Question

As described in Exercise 14.41 , the decomposition of sulfuryl chloride \(\left(\mathrm{SO}_{2} \mathrm{Cl}_{2}\right)\) is a first-order process. The rate constant for the decomposition at \(660 \mathrm{~K}\) is \(4.5 \times 10^{-2} \mathrm{~s}^{-1}\). (a) If we begin with an initial \(\mathrm{SO}_{2} \mathrm{Cl}_{2}\) pressure of \(60 \mathrm{kPa}\), what is the partial pressure of this substance after 60 s? (b) At what time will the partial pressure of \(\mathrm{SO}_{2} \mathrm{Cl}_{2}\) decline to one-tenth its initial value?

Short answer

(a) The partial pressure of the sulfuryl chloride after 60 seconds is approximately 16.16 kPa. (b) The time it takes for the partial pressure to decrease to one-tenth of its initial value is approximately 50.67 seconds.

Step-by-step solution

(a) Calculate the partial pressure of SO₂Cl₂ after 60 seconds

Using the first-order decay equation: \(P(t) = P_0 e^{-kt}\) Plug in the given values: \(P(60) = 60~kPa \times e^{- (4.5 \times 10^{-2}~s^{-1})(60~s)}\) Calculate the result: \(P(60) \approx 16.16 ~kPa\) The partial pressure of the sulfuryl chloride after 60 seconds is approximately 16.16 kPa.

(b) Calculate the time for the partial pressure to decrease to one-tenth of its initial value

Since we want to find the time when the partial pressure of SO₂Cl₂ is one-tenth of its initial value (60 kPa), we can set up the equation as follows: \(\frac{1}{10}(60~kPa) = 60~kPa \times e^{-(4.5 \times 10^{-2}~s^{-1})t}\) Divide both sides by the initial pressure (60 kPa): \(\frac{1}{10} = e^{-(4.5 \times 10^{-2}~s^{-1})t}\) Take the natural logarithm of both sides: \(ln(\frac{1}{10}) = -(4.5 \times 10^{-2}~s^{-1})t\) Divide by the rate constant: \(\frac{ln(\frac{1}{10})}{-(4.5 \times 10^{-2}~s^{-1})} = t\) Calculate the result: \(t \approx 50.67~s\) The time it takes for the partial pressure to decrease to one-tenth of its initial value is approximately 50.67 seconds.

Key concepts

First-order reaction

In chemistry, a first-order reaction refers to processes where the rate is directly proportional to a single reactant's concentration. This means as the concentration of the reactant decreases, the reaction rate decreases as well. The mathematical expression for a first-order reaction is given by:\[Rate = k[A]\]Here, \(k\) is the rate constant, and \([A]\) is the concentration of the reactant at any time. Notably, first-order reactions exhibit a constant half-life, which exclusively depends on the rate constant and not on the initial concentration. This makes calculations straightforward. For example, in the decomposition of sulfuryl chloride, the formulation:\[P(t) = P_0 e^{-kt}\]expresses how the pressure, representing concentration in gaseous reactions, decreases exponentially over time.

Rate constant

The rate constant, often symbolized as \(k\), is a crucial factor in kinetic studies. It provides insight into how fast a reaction proceeds. For first-order reactions, the rate constant holds the dimensions of inverse time, such as \(\mathrm{s}^{-1}\). It is independent of the concentration, depending only on the nature of the reactants and the temperature at which the reaction occurs.
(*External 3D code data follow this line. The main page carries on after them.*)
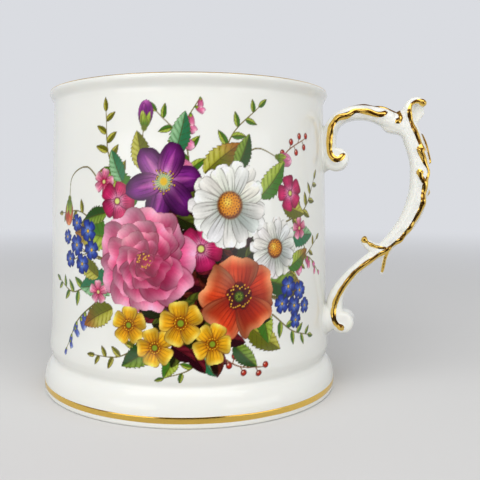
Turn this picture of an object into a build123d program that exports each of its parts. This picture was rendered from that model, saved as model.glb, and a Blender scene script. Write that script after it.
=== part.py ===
"""Shaving mug of glazed bone china: cup, pierced soap shelf and a cast scroll handle,
with fired gilding on the rim, the foot and the raised mouldings of the handle.

Frame: millimetres, +Z up.  The origin is the centre of the foot, on the plane the mug
stands on.  The handle lies in the XZ plane, on the +X side.
"""
import os

from build123d import *

os.makedirs("parts", exist_ok=True)

# ---- cup, from the foot up ----------------------------------------------------------
foot_radius = 45.9          # widest point of the spreading foot
foot_edge = 0.8             # rounding under the foot
foot_side = 3.4             # height to which the foot's side is upright
foot_shoulder = (45.25, 6.7)
foot_slope = (44.1, 8.8)
groove = (43.05, 10.1)      # waist between the foot and the bowl
under_bulge = (43.6, 11.8)
bulge = (44.05, 13.9)
bowl_start = (43.4, 20.7)
bowl_middle = (42.65, 54.0)
neck = (41.45, 86.3)
lip_radius = 42.6           # the thin lip flares outwards
lip_roll = 0.65             # radius of its rounded edge
mug_height = 90.0

mouth_bore = 39.2           # inside radius beside the soap shelf
mouth_bore_low = 60.0
mouth_bore_high = 80.0
bowl_bore = 40.2            # inside radius low in the bowl
floor_height = 8.6          # inside floor above the table
floor_corner = 9.0          # radius where floor and wall meet
foot_ring_width = 5.2
recess_height = 4.4         # hollow under the foot
recess_corner = 1.5

# ---- gilding ------------------------------------------------------------------------
gilt_film = 0.1             # thickness given to the fired gold
foot_band_low = 1.7
foot_band_high = 3.25
rim_line_start = 60         # degrees around the edge of the lip, from the outside
rim_line_end = 150
rib_radius = 0.62           # raised, gilded mouldings of the handle
volute_radius = 0.5
fine_radius = 0.35
knob_radius = 0.85          # beads that end the mouldings
section_spacing = 1.6       # between a moulding's sections
least_sections = 4          # of a short moulding, besides those of its ends
end_length = 1.7            # of a moulding, over which its end swells or tapers
end_profile = [(0.0, 0.5), (0.3, 0.86), (0.9, 1.0)]     # distance from the end, share of size

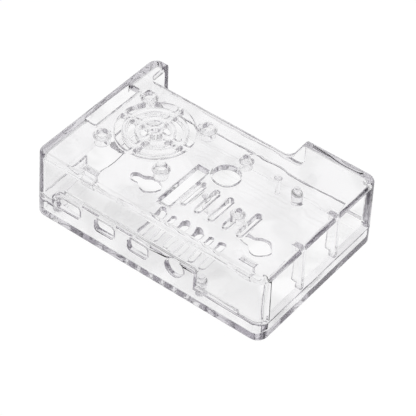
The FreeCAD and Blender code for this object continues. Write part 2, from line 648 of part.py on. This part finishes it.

For example, the rate constant for the decomposition of sulfuryl chloride at 660 K is \(4.5 \times 10^{-2} \mathrm{~s}^{-1}\). This value signifies that at this specific temperature, the reaction rate progresses at a measurable and calculable pace. Changes in temperature would lead to variations in the rate constant, hence affecting the speed of the reaction.

Decomposition reaction

Decomposition reactions involve a single compound breaking down into two or more simpler substances. They are essential in various natural and industrial processes. Often requiring external energy like heat, light, or electricity to initiate, these reactions illustrate how complex molecules can degrade over time.

In our exercise, the decomposition reaction of sulfuryl chloride shows its breakdown into simpler products, described generally by:\[\text{AB} \rightarrow \text{A} + \text{B}\]During this process, sulfuryl chloride separates into sulfur dioxide and chlorine gas under certain conditions. The kinetics, particularly in first-order reactions, provide a clear understanding of the time-dependent nature of these processes. This reveals not just the speed but also the mechanism by which the decomposition occurs.